Vincent Chambarlhac :
Votre démonstration s’appuie, non sur un autre rapport au temps, mais sur un déplacement significatif où vous passez du professeur d’histoire à celui de professeur d’esthétique — chaussant ainsi les lunettes de vue du professeur d’arts plastiques. C’est là tout le sens de votre rapport à Arasse ; pourquoi pas, mais du point de vue de l’équilibre des disciplines scolaires vous participez de la mise en concurrence HG/arts plastiques, et des procès en hégémonie intentée aux profs d’HG par les plasticiens, procès également répercuté dans le corps d’inspection, jusqu’aux IG…

Sophie Gaujal :
Daniel Arasse se voyait avant tout comme un historien, comme l’a bien montré Bruno Nassim Aboudrar lors du colloque de l’INHA consacré à D. Arasse en 2006 et dont je reprends les principaux arguments dans mon texte [1]. D. Arasse a laissé peu de textes théoriques, mais il revendique à plusieurs reprises son identité d’historien. L’oeuvre d’art peut être étudiée dans sa dimension esthétique en classe d’histoire, au risque sinon de faire une pédagogie par l’image et non une pédagogie de l’image. Il n’y a pas pour moi de concurrence avec le professeur d’arts plastiques.

Vincent Chambarlhac :
L’HDA option (non HDA généralisée) est à la fois problématique et éclairante sur le positionnement en tant que professeur d’HG. Dans les textes fondateurs, le binôme de base associe explicitement et obligatoirement un prof d’HG et un prof d’art plastique. Ce qui suppose que le premier ait un discours de contextualisations sur l’oeuvre (donc de l’oeuvre document à l’œuvre, monument si l’on veut bien simplifier) et le second un discours qui travaille en symétrie dans le sens de l’histoire de l’art discipline universitaire (soit un discours fondé sur l’esthétique). Le malaise du professeur tient à ce que seul l’élève doit être en position de synthèse. D’où un travail en équipe non exempt de frictions tant sur la notation, que les attendus du sujet (quelques douzaine de réunion d’harmonisation pour le bac m’ont rompu à ce genre aussi saisonnier qu’un marronnier qu’est l’affrontement disciplinaire sur la copie). S’ajoutent éventuellement d’autres collaborations à l’équipe, de deux ordres : enseignant du domaine artistique (musique le + souvent), enseignants de Lettres ou de philosophie. Les motifs de friction peuvent être exponentiels mais le sens commun des équipes découpe les points du programme (point de synthèse, point de friction : des soucis le jour de la correction et de l’harmonisation). Donc l’HDA option est une non-discipline scolaire mais qui avance masquée ou tout du moins s’affirme comme une discipline émergente, liée à l’IG et à la collaboration du MEN et du Ministère de la culture, et déconnectée de l’université et des savoirs académiques. La ruse de l’histoire c’est que l’option a servi de pont pour digérer et rendre « MEN compatible » la volonté politique, davantage portée (si l’on veut bien) par une conception traditionnelle de l’histoire de l’art, discipline académique. L’écart signifié par le singulier/pluriel est donc tout sauf anodin.
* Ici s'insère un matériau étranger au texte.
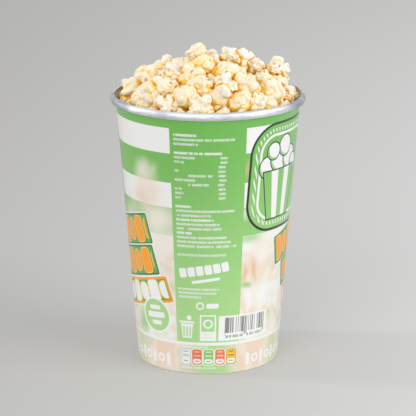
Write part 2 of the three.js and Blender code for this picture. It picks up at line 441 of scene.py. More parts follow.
# Turn, height, half width and half height of each, its colour and how strong it is
PUFFS = (
    (-46, 138, 9, 7, CORN_CREAM, 0.8), (-44, 124, 10, 12, CORN_PEACH, 0.6),
    (-48, 118, 7, 7, CORN_TAN, 0.35), (-38, 106, 15, 10, CORN_CREAM, 0.95),
    (-34, 90, 12, 12, CORN_CREAM, 0.8), (-66, 106, 6, 7, CORN_CREAM, 0.5),
    (27, 142, 3, 6, CORN_TAN, 0.5), (35, 72, 12, 10, CORN_PEACH, 0.9),
    (36, 72, 3, 9, CORN_TAN, 0.9), (25, 68, 2.2, 6, CORN_TAN, 0.9),
    (46, 88, 8, 8, CORN_CREAM, 0.7), (30, 94, 8, 4, LEAF_GREEN, 0.7),
    (-31, 72, 6, 7, CORN_TAN, 0.35), (27, 60.5, 5, 2.4, LEAF_GREEN, 0.8),
    (-31, 58, 6, 5, LEAF_GREEN, 0.6), (-60, 30, 7, 9, LEAF_GREEN, 0.8),
    (50, 38, 5, 4, LEAF_GREEN, 0.6), (45, 30, 12, 8, CORN_PEACH, 0.7),
)


def print_puffs(ink):
    """The larger pale puffs that stand out either side of the panel."""
    sway = (ink.noise(ink.round_place, 0.06) - 0.5) * 16
    for turn, height, wide, tall, corn, strength in PUFFS:
        across = ((ink.turn - turn) * 0.9 + sway) / wide
        up = (ink.height - height + sway * 0.6) / tall
        ink.lay(ink.length(across, up).fade(1.6, 0.1) * strength, corn)


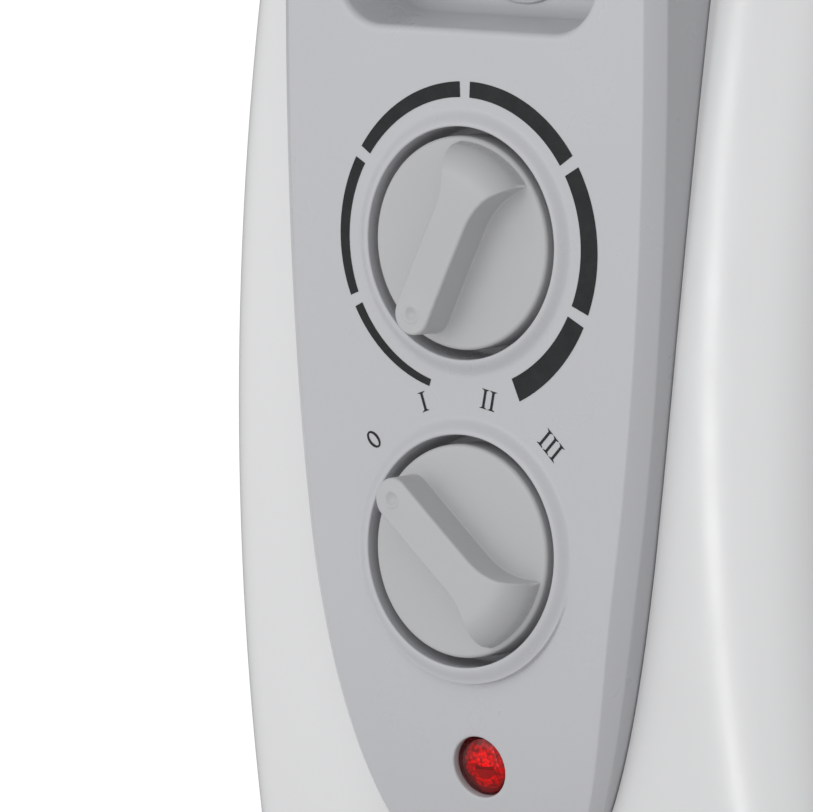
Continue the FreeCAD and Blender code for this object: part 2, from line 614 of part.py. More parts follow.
def element_flange():
    flange = cyl_y(FLANGE_R, FRONT_NECK_Y - FLANGE_T, FRONT_NECK_Y, 0, LOWER_HEADER_Z)
    holes = [cyl_y(ELEMENT_R, 80, 110, s * LEG_X, LOWER_HEADER_Z + dz)
             for s in (-1, 1) for dz in (-LEG_Z, LEG_Z)]
    return flange.cut(Part.Compound(holes))


def hexagon_y(r, y0, y1, x, z):
    turns = [math.radians(60 * i) for i in range(6)]
    points = [(x + r * math.cos(t), y0, z + r * math.sin(t)) for t in turns]
    return polygon(points).extrude(V(0, y1 - y0, 0))


def element_leads():
    """Three insulated leads from the elements up to the switch and the thermostat."""
    high, low = LOWER_HEADER_Z + LEG_Z, LOWER_HEADER_Z - LEG_Z
    routes = []
    for i, (x, z0, lane, end_z) in enumerate(((-LEG_X, high, -12.0, SELECTOR_Z - 26),
                                              (LEG_X, high, 12.0, SELECTOR_Z - 26),
                                              (-LEG_X, low, -20.0, THERMOSTAT_Z - 40))):
        rise_y = COLD_END_Y - 4 * (i + 1)
        routes.append([(x, COLD_END_Y, z0), (x, rise_y, z0), (lane, rise_y, z0 + 30),
                       (lane, rise_y - 8, end_z), (lane, 52, end_z + 30)])
    return [tube(route, LEAD_R, 3 * LEAD_R) for route in routes]


# ---- feet ----
def foot_profile(drop):
    """Upper line of a foot in the XZ plane, lowered by drop: level middle, sloping shoulders, level ends."""
    return [(-FOOT_HALF_X, FOOT_END_Z - drop), (-92, FOOT_END_Z - drop), (-66, FIN_LOW_Z - drop),
            (66, FIN_LOW_Z - drop), (92, FOOT_END_Z - drop), (FOOT_HALF_X, FOOT_END_Z - drop)]


def foot(y):
    def slab(drop, y0, y1):
        line = foot_profile(0) + foot_profile(drop)[::-1]
        return polygon([(x, y0, z) for x, z in line]).extrude(V(0, y1 - y0, 0))

    plate = slab(FOOT_T, y - FOOT_HALF_Y, y + FOOT_HALF_Y)
    flanges = [slab(FOOT_FLANGE, y - FOOT_HALF_Y, y - FOOT_HALF_Y + FOOT_T),
               slab(FOOT_FLANGE, y + FOOT_HALF_Y - FOOT_T, y + FOOT_HALF_Y)]
    holes = [cyl_z(U_BOLT_R + 0.3, 40, 90, s * U_BOLT_X, y) for s in (-1, 1)]
    holes += [cyl_z(STEM_R + 0.2, 40, 90, s * CASTER_X, y) for s in (-1, 1)]
    return plate.multiFuse(flanges).cut(Part.Compound(holes)).removeSplitter()


def u_bolt(y):
    arch = Part.makeTorus(U_BOLT_X, U_BOLT_R, V(0, y, LOWER_HEADER_Z), Y_AXIS, -180, 180, 360)
    arch = arch.common(box(-40, 40, y - 10, y + 10, LOWER_HEADER_Z, LOWER_HEADER_Z + 60))
    legs = [cyl_z(U_BOLT_R, 52, LOWER_HEADER_Z, s * U_BOLT_X, y) for s in (-1, 1)]
    return arch.multiFuse(legs)


def wing_nut(x, y):
    top = FIN_LOW_Z - FOOT_T
    hub = cyl_z(5.5, top - 7, top, x, y)
    wings = box(x - 1.2, x + 1.2, y - 13, y + 13, top - 14, top - 4)
    return hub.fuse(wings).cut(cyl_z(U_BOLT_R, 40, 90, x, y))


# ---- casters ----
def caster(x, y):
    """Twin-wheel caster that trails towards -Y: its stem, nut, hood, axle and wheels."""
    wy, wz = y - CASTER_TRAIL, WHEEL_R
    under = FOOT_END_Z - FOOT_T
    stem = cyl_z(STEM_R, STEM_LOW_Z, FOOT_END_Z + 8, x, y).fuse(cyl_z(6.5, HOOD_TOP_Z + 0.5, under, x, y))
    nut = cyl_z(7, FOOT_END_Z, FOOT_END_Z + 5, x, y).cut(cyl_z(STEM_R, 40, 90, x, y))
    return stem, nut, caster_hood(x, y, wy, wz), cyl_x(AXLE_R, x - wheel_end(), x + wheel_end(), wy, wz), [
        wheel(x, side, wy, wz) for side in (-1, 1)]


def wheel_end():
    return WHEEL_INNER_X + WHEEL_T


def caster_hood(x, y, wy, wz):
    """Fender over the wheels, a web between them and a post for the stem."""
    reach = 40.0
    room_r = WHEEL_R + WHEEL_ROOM
    fender_r = room_r + HOOD_T
    fender = cyl_x(fender_r, x - HOOD_HALF_W, x + HOOD_HALF_W, wy, wz)
    fender = fender.cut(cyl_x(room_r, x - reach, x + reach, wy, wz))
    fender = fender.cut(box(x - reach, x + reach, wy - reach, wy + reach, -reach, wz - 2))
    fender = fender.cut(box(x - reach, x + reach, wy - reach, wy - WHEEL_R * 0.75, -reach, reach * 2))
    web_half = WHEEL_INNER_X - 0.6
    web = cyl_x(fender_r - 1, x - web_half, x + web_half, wy, wz)
    web = web.cut(box(x - reach, x + reach, wy - reach, wy + reach, -reach, wz - 7))
    post = cyl_z(POST_R, POST_LOW_Z, HOOD_TOP_Z, x, y)
    room = [cyl_x(room_r, x + min(s * web_half, s * reach), x + max(s * web_half, s * reach), wy, wz)
            for s in (-1, 1)]
    bores = [cyl_x(AXLE_R + RUNNING, x - reach, x + reach, wy, wz),
             cyl_z(STEM_R + RUNNING, STEM_LOW_Z - 0.5, 90, x, y)]
    return fender.multiFuse([web, post]).cut(Part.Compound(room + bores))


def wheel(x, side, wy, wz):
    """Tread with rounded shoulders and a dished outer face."""
    x0 = x + side * WHEEL_INNER_X - (WHEEL_T if side < 0 else 0)
    disc = cyl_x(WHEEL_R, x0, x0 + WHEEL_T, wy, wz)
    disc = disc.makeFillet(1.6, [e for e in disc.Edges if e.Length > 100 and e.Closed])
    dish_x = x0 if side < 0 else x0 + WHEEL_T - 2
    dish = cyl_x(13, dish_x, dish_x + 2, wy, wz).cut(cyl_x(5, dish_x, dish_x + 2, wy, wz))
    return disc.cut(Part.Compound([dish, cyl_x(AXLE_R, x - 30, x + 30, wy, wz)]))


# ---- cord wrap and gland ----
def cord_wrap(housing_outer):
    """Oval spool on the lower front that the cord winds round, tilted with the housing."""
    (core_w, core_h, core_r), (lip_w, lip_h, lip_r) = WRAP_CORE, WRAP_LIP
    core = rounded_slab(core_w, -core_h, core_h, core_r, -WRAP_DEPTH, 30)
    lip = rounded_slab(lip_w, -lip_h, lip_h, lip_r, -WRAP_DEPTH - WRAP_LIP_T, -WRAP_DEPTH)
    spool = core.fuse(lip)
    spool.rotate(V(0, 0, 0), X_AXIS, -math.degrees(math.atan(BULGE_DROP / BULGE_R)))
    spool.translate(V(0, housing_front(WRAP_Z), WRAP_Z))
    return spool.cut(housing_outer).Solids[0]


def cord_gland():
    low, sill = HOUSING_BOTTOM_Z - 3, HOUSING_BOTTOM_Z + WALL
    x, y = GLAND_X, GLAND_Y
    shape = cyl_z(GLAND_R, HOUSING_BOTTOM_Z, sill + 8, x, y)
    shape = shape.fuse(cyl_z(GLAND_R + 2.5, low, HOUSING_BOTTOM_Z, x, y))
    shape = shape.fuse(cyl_z(GLAND_R + 2, sill, sill + 2.5, x, y))
    return shape.cut(cyl_z(GLAND_BORE_R, low - 1, sill + 12, x, y))


def pan_screw(x, y_head, z, r, length):
    """Head outside y_head, shank towards -Y."""
    head = cyl_y(SCREW_HEAD_R, y_head, y_head + SCREW_HEAD_T, x, z)
    return head.fuse(cyl_y(r, y_head - length, y_head, x, z))


def main():
    os.makedirs("parts", exist_ok=True)

    one_fin = fin()
    for i in range(FIN_COUNT):
        copy = one_fin.copy()
        copy.translate(V(0, FIRST_FIN_Y + FIN_PITCH * i, 0))
        save("fin_%d" % (i + 1), copy)
    save("upper_header_necks", *collars(UPPER_HEADER_Z, FRONT_NECK_Y))
    save("lower_header_necks", *collars(LOWER_HEADER_Z, FRONT_NECK_Y))
    end_y = LAST_FIN_Y + CHANNEL_H
    save("rear_end_plugs", *[cyl_y(COLLAR_R, end_y, end_y + PLUG_T, 0, z)
                             for z in (UPPER_HEADER_Z, LOWER_HEADER_Z)])
    stud = cyl_y(STUD_R, STUD_END_Y, FRONT_NECK_Y - PLUG_T, 0, UPPER_HEADER_Z)
    plug = cyl_y(COLLAR_R, FRONT_NECK_Y - PLUG_T, FRONT_NECK_Y, 0, UPPER_HEADER_Z)
    save("mounting_stud_plug", plug.fuse(stud))
    nut = hexagon_y(6, PLATE_Y - 5, PLATE_Y, 0, UPPER_HEADER_Z)
    save("mounting_nut", nut.cut(cyl_y(STUD_R, STUD_END_Y, PLATE_Y + 1, 0, UPPER_HEADER_Z)))
    save("element_flange", element_flange())
    save("heating_element_low", hairpin(-LEG_Z))
    save("heating_element_high", hairpin(LEG_Z))
    save("element_leads", *element_leads())

    housing_outer, housing = control_housing()
    save("control_housing", housing)
    save("control_panel", control_panel())
    save("back_plate", back_plate())
    save("dial_scale", *dial_scale())
    save("selector_numerals", *selector_numerals())
    for name, z, angle in (("thermostat", THERMOSTAT_Z, THERMOSTAT_ANGLE),
                           ("selector", SELECTOR_Z, SELECTOR_ANGLE)):
        save(name + "_knob", knob(z, angle))
        save(name + "_spindle", turned(flatted_shaft(), z, angle))
    body, strip = thermostat()
    save("thermostat_body", body)
    save("thermostat_bimetal", strip)
    body, tabs = selector_switch()
    save("selector_switch_body", body)
    save("selector_switch_tabs", *tabs)
    lens, bulb, holder = pilot_lamp()
    save("pilot_lens", lens)
    save("pilot_bulb", bulb)
    save("pilot_holder", holder)
    badge_z = POCKET_LOW_Z + POCKET_H / 2
    save("pocket_badge", cyl_y(BADGE_R, POCKET_DEPTH - BADGE_T, POCKET_DEPTH, 0, badge_z))
    x, z, y = CUTOUT_X, CUTOUT_Z, PLATE_Y - 10
    save("thermal_cutout", cyl_y(CUTOUT_R, y, PLATE_Y, x, z).fuse(box(x - 4, x + 4, y - 4, y, z - 4, z + 4)))
    save("terminal_block", box(-TERMINAL_HALF_W, TERMINAL_HALF_W, PLATE_Y - 13, PLATE_Y, *TERMINAL_Z))
    save("housing_screws", *[pan_screw(x, PLATE_BACK_Y, z, BACK_SCREW_R, 14) for x, z in BACK_SCREWS])
    save("panel_screws", *[pan_screw(x, LUG_Y1, z, PANEL_SCREW_R, 9) for x, z in lug_places()])
    save("cord_wrap", cord_wrap(housing_outer))
    save("cord_gland", cord_gland())

    save("front_foot", foot(FOOT_Y[0]))
    save("rear_foot", foot(FOOT_Y[1]))
    save("foot_u_bolts", *[u_bolt(y) for y in FOOT_Y])
    save("foot_wing_nuts", *[wing_nut(s * U_BOLT_X, y) for y in FOOT_Y for s in (-1, 1)])
    stems, nuts = [], []
    for name, sx, y in (("front_left", -1, FOOT_Y[0]), ("front_right", 1, FOOT_Y[0]),
                        ("rear_left", -1, FOOT_Y[1]), ("rear_right", 1, FOOT_Y[1])):
        stem, nut, hood, axle, wheels = caster(sx * CASTER_X, y)
        stems.append(stem)
        nuts.append(nut)
        save("caster_hood_" + name, hood)
        save("caster_axle_" + name, axle)
        save("caster_wheels_" + name, *wheels)
    save("caster_stems", *stems)
    save("caster_nuts", *nuts)
    print("y shift", Y_SHIFT)


main()
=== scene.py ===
"""Looks of the oil filled radiator heater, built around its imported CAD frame.

Lengths are in millimetres until mesh_object() turns them into metres; materials, lights and the
camera are in metres. The panel's flat face is the plane y = PANEL_Y, and depth counts from it
towards the fins.
"""

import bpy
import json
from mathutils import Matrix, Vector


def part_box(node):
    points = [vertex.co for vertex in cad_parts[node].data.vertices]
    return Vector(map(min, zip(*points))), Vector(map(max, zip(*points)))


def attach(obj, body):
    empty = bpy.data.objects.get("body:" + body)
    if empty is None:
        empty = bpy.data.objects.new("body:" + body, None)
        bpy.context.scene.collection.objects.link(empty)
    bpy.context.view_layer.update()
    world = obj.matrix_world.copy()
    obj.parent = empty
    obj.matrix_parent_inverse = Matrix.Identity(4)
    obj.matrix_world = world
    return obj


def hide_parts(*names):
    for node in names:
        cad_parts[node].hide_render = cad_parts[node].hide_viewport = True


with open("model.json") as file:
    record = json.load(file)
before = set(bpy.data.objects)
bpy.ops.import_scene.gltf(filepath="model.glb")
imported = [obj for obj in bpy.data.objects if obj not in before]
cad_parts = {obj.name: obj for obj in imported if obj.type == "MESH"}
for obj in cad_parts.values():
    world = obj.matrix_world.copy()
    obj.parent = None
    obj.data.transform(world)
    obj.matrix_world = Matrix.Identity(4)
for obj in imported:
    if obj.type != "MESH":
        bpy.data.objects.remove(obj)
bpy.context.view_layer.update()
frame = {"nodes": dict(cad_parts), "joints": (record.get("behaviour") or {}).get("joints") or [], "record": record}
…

Dans cette conjoncture, il n’est pas de pédagogie fixée du rapport à l’oeuvre sinon l’incantation patrimoniale plus que prégnante dans la généralisation de l’HDA. Ce que celle-ci fait déporte le prof d’HG de l’habitus d’une lecture construite dans l’horizon du social et du politique vers autre chose. Le hic est que cette « autre chose » respire l’air du temps embué de moralisme (plus que de morale) et de civisme appliquée à la contemplation de l’œuvre; ajoutons que celle-ci participe des TICE (cette joie du powerpoint) et nie toutes les médiations possibles dans le rapport à l’oeuvre (le musée, les politiques culturelles, etc) sauf dans l’argument du local, ce SMIC patrimonial évidemment et totalement inégalitaire.